** START RECORDS FOR THIS TASK **

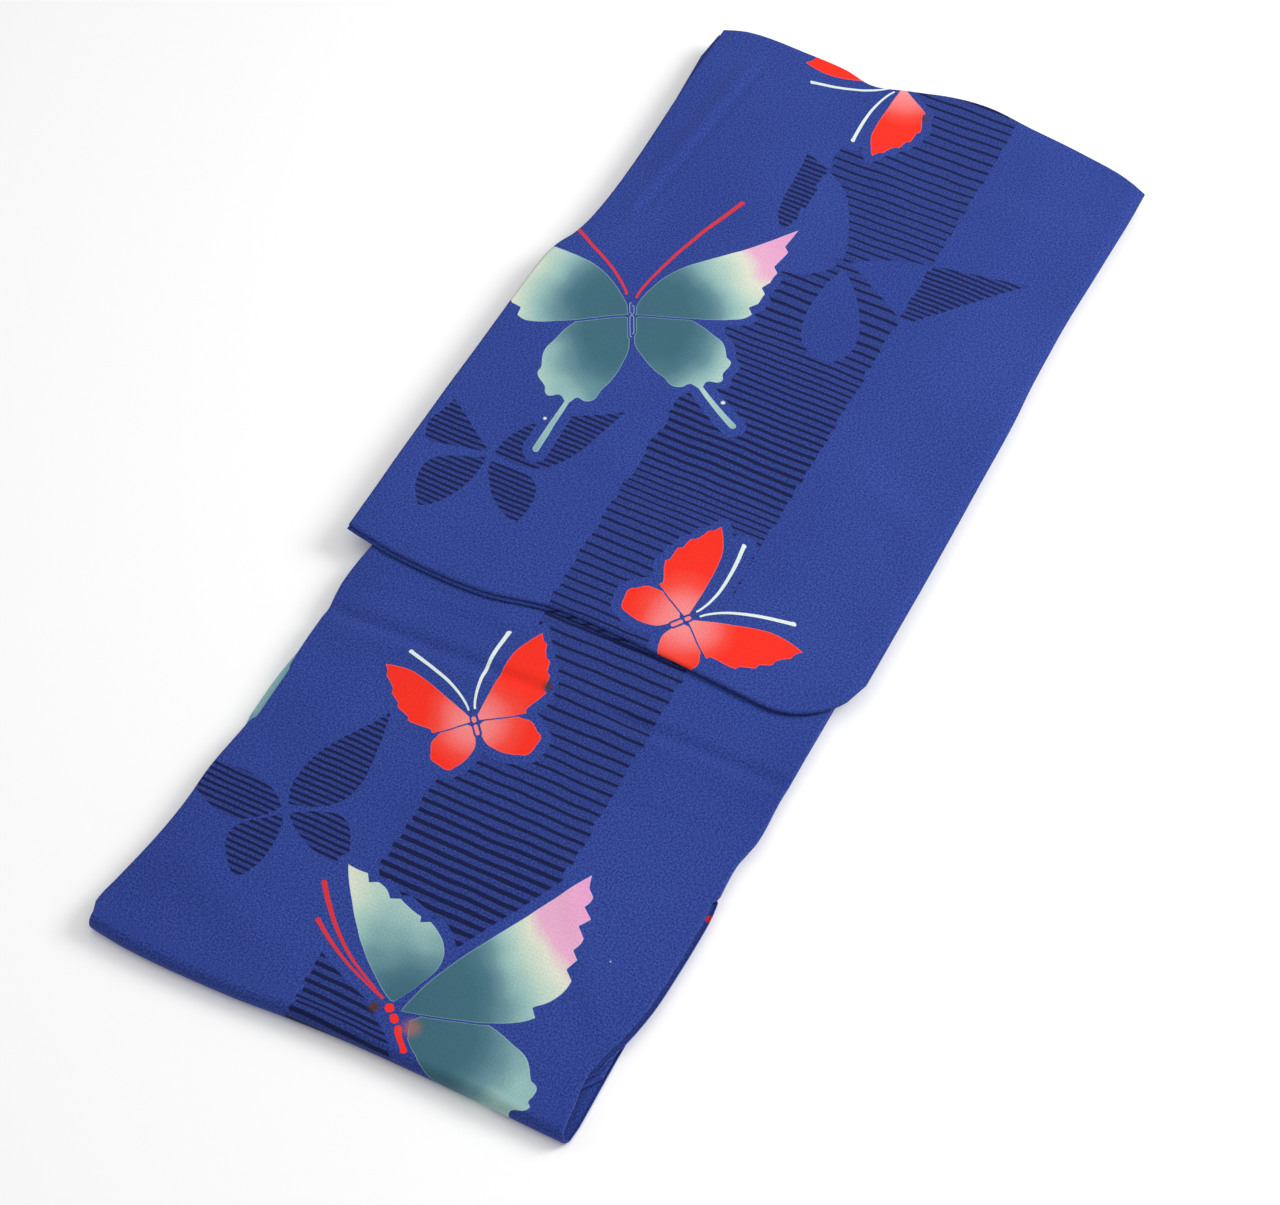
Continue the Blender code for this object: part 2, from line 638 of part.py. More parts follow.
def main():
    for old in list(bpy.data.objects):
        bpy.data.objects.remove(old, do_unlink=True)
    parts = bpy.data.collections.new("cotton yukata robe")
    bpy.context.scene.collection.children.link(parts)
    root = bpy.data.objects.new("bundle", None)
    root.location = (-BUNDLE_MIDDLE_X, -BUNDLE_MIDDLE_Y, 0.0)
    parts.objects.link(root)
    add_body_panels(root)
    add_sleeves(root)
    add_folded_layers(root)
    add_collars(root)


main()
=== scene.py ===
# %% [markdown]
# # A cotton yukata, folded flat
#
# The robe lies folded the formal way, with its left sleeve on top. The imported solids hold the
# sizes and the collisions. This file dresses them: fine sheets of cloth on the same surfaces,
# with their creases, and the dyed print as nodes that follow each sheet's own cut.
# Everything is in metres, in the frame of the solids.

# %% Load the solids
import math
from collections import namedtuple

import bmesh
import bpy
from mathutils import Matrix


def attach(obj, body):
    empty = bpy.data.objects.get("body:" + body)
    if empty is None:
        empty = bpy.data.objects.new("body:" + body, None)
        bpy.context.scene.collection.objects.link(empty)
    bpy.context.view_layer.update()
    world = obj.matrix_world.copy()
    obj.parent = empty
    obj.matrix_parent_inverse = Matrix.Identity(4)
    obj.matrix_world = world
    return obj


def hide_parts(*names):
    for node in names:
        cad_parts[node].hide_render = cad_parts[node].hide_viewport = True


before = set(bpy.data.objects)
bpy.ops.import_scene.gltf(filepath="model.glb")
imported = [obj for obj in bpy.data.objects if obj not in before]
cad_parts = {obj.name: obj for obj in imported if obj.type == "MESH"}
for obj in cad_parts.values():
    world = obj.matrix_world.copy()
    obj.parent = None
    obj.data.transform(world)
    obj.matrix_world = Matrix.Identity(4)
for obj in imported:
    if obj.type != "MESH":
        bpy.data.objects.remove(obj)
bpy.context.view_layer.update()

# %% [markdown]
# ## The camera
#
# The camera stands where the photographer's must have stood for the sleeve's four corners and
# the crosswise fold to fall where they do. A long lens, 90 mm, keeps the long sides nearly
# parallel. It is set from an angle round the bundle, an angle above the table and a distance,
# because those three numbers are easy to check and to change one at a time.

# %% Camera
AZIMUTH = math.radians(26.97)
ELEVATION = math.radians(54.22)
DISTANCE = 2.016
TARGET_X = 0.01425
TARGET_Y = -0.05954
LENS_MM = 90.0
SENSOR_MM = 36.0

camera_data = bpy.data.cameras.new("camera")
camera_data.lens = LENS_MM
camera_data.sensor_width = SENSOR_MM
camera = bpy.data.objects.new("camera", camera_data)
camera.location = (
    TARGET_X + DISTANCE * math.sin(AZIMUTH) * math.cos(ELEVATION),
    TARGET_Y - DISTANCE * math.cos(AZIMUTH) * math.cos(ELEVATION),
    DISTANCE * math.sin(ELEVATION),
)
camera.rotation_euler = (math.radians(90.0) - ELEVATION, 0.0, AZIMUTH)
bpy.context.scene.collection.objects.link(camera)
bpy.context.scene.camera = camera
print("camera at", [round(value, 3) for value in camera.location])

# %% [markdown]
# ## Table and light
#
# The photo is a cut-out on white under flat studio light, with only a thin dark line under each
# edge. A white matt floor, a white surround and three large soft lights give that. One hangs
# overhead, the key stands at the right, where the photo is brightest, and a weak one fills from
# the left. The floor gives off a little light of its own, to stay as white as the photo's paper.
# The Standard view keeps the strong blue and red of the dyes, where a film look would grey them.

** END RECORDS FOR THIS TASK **
** START RECORDS FOR THIS TASK **

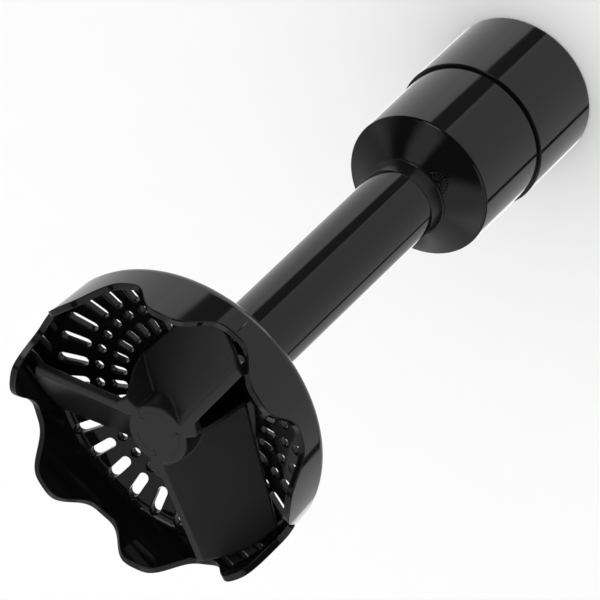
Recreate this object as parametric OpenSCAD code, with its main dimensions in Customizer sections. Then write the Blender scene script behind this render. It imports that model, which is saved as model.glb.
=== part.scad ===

** END RECORDS FOR THIS TASK **

GIVEN REQUEST:
Work out how many lines in the records above contain the word "context", and give only that number.

SOLVED EXERCISE:
6